Don Alvise e dieci ragazzi da Gavi a Rzeszòw per aiutare il popolo ucraino
Incontro con la delegazione che, a novembre, viaggiò fino al confine polacco
Sin dallo scoppio della guerra, a Gavi ci si è chiesti come potersi rendere utili al popolo ucraino: i primi passi, immediati, furono perciò una raccolta di offerte per la spedizione di pacchi e la disponibilità ad accogliere eventuali profughi.
Che fare, però, con i soldi rimasti in cassa? “Che cosa il Signore ci sta chiedendo? Cosa siamo chiamati a fare?”, i quesiti posti all’epoca da don Alvise ai compaesani, con l’idea di fare qualcosa di più concreto per quelle famiglie in difficoltà. Fu lo stesso sacerdote, alla fine, a fare la proposta: “Partiamo”.
Detto, fatto: il tempo di organizzare e, alle 4.30 del 14 novembre, distribuiti su tre pulmini pieni di pacchi, la spedizione guidata dal ‘don’ e composta da una decina di ragazzi tra i 14 e i 18 anni, dal sindaco, dal maresciallo dei Carabinieri e da alcuni membri della Croce Rossa e della Protezione civile era pronta a partire. Sui mezzi, sette generatori elettrici, medicinali da sala operatoria e generici, pannoloni, giocattoli, coperte e vestiti.

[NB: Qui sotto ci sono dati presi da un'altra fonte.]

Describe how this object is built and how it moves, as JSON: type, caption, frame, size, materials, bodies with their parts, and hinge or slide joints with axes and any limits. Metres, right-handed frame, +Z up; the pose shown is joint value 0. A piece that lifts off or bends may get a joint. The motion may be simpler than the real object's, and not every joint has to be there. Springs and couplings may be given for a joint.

Obiettivo, raggiungere in serata Rzeszòw, città polacca vicino al confine, a una sessantina di chilometri dalla martoriata Leopoli, città che – una volta giunti a destinazione – si scopre essere stata bombardata proprio poche ore prima. Per quattro giorni, don Alvise e il gruppo gaviese lavorano duramente, senza dare spazio alla preoccupazione, per tornare a casa dopo quattro giorni passati ad aiutare donne e uomini in difficoltà: “Probabilmente lì in mezzo qualcuno si sarà chiesto ‘Dov’è Dio?’ – ricorda oggi il sacerdote – E magari proprio in quella famiglia è arrivato un generatore. Dio era su quei pulmini, e ci ha solo chiesto se ce la sentissimo. Possiamo farci i fatti nostri e andarcene oppure dire il nostro sì, ed è così che diventiamo lo strumento della Provvidenza”.
Nell’incontro organizzato in paese nella giornata di mercoledì, i ragazzi protagonisti della spedizione hanno invece raccontato che, al momento della partenza, hanno avuto davanti agli occhi una compagnia e una proposta a cui non hanno saputo dire di no. Hanno avuto però pure una domanda: perché? La risposta è stata una rivelazione, durante il corso del viaggio: “Sapere che grazie a me adesso una famiglia in più può stare al caldo è motivo di fierezza. Non una fierezza di facciata, per gli altri, ma di fronte a me stesso: mi ha fatto crescere, mi ha fatto sentire più pienamente me”. “Il bello? – chiosa di don Alvise – Vedere i ragazzi felici“.